During its 2004 U.S. theatrical run, Kevin Thomas of the Los Angeles Times gave Tamala 2010 a mixed review. Despite finding the storyline "hard to follow", he noted that it "is consistently compelling in its sheer imaginative force and the deceptively fanciful world it has envisioned."

==Follow-up shorts and sequel==
Tamala 2010 was originally envisioned as the first episode of a trilogy – the latter two parts were given the working titles TAMALA IN ORION (which would chronicle Tamala's search for her real mother) and TATLA (which was to explore the character of Tatla in greater depth). A colour TV series was also planned, with the working title TAMALA IN SPACE.

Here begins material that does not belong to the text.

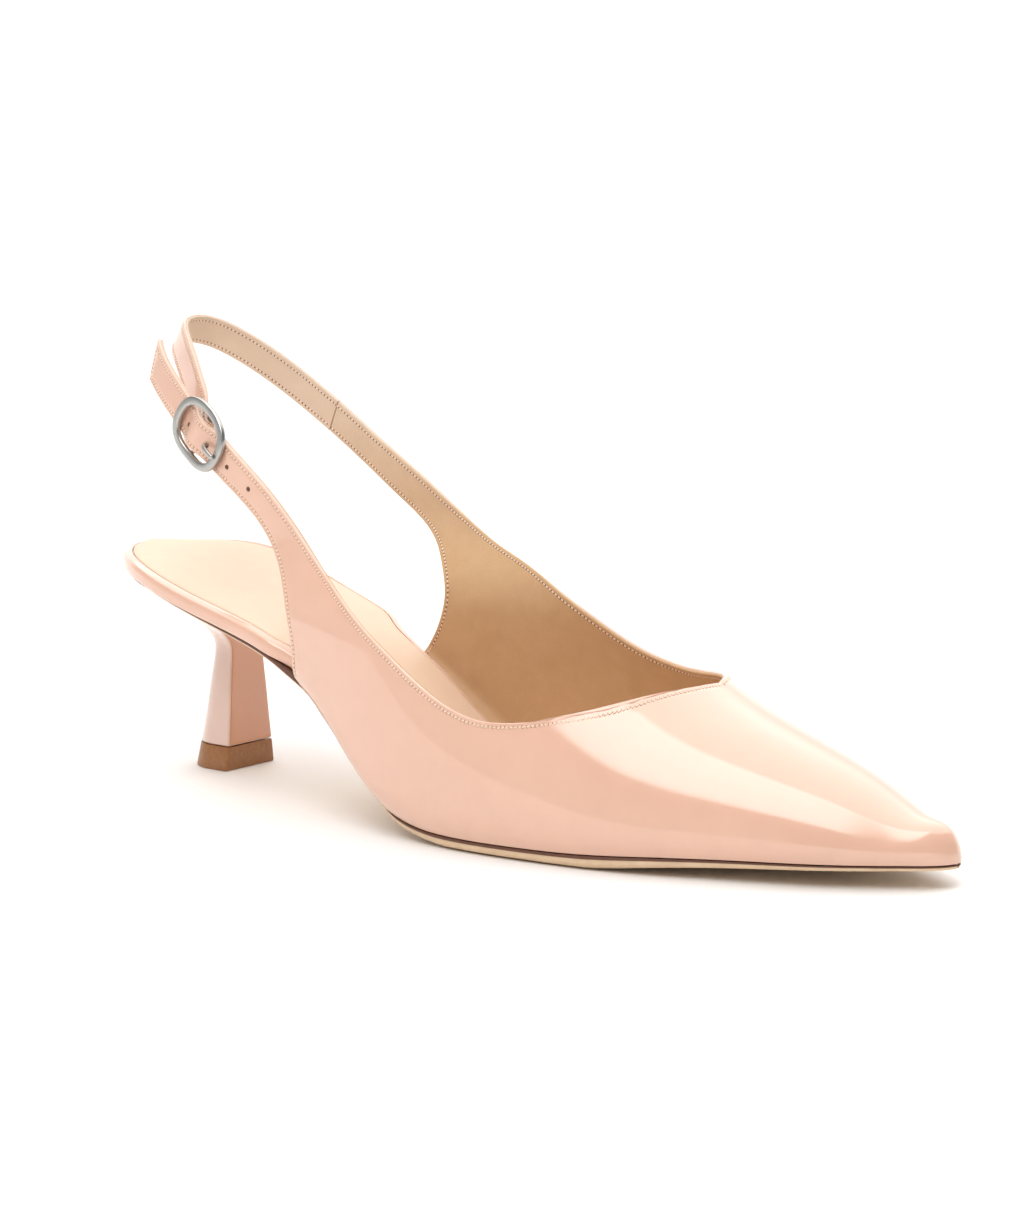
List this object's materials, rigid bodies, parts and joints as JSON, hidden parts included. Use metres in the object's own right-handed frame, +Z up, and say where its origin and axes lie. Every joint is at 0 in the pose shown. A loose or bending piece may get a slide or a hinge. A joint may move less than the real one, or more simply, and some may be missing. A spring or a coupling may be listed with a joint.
{
  "type": "slingback pump",
  "caption": "Women's right slingback pump with a pointed toe, open back, flared kitten heel and a buckled heel strap.",
  "frame": {"origin": "middle of the heel's top piece, on the floor", "axes": "+X from the heel to the toe, +Y to the medial side, +Z up from the floor"},
  "size_m": [0.2497, 0.0771, 0.1133],
  "materials": {
    "patent_leather": "glossy patent",
    "lining_leather": "matte, fine grain",
    "sole_leather": "dyed edge, smooth natural tread",
    "heel_rubber": "semi-matte",
    "satin_nickel": "satin nickel plating"
  },
  "bodies": {
    "root": {"outsole": "sole_leather", "upper": "patent_leather", "insole_board": "patent_leather", "sock_lining": "lining_leather", "heel": "patent_leather", "top_piece": "heel_rubber", "back_strap": "patent_leather", "buckle_frame": "satin_nickel", "buckle_prong": "satin_nickel"}
  },
  "joints": []
}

Two shorter works featuring Tamala were produced in later years: the t.o.L written and directed TAMALA ON PARADE and TAMALA'S "WILD PARTY" – three short stories from different writers, storyboarded and directed by Shūichi Kohara and animated by Studio 4°C. Both of these are included on the TAMALA ON PARADE DVD, released in Japan in August 2007.

In 2025, it was announced a sequel Tamala 2030: A Punk Cat in Dark is currently in the works with the North American rights being acquired by Deaf Crocodile and American animation studio Cartuna. The film will be released in 2026.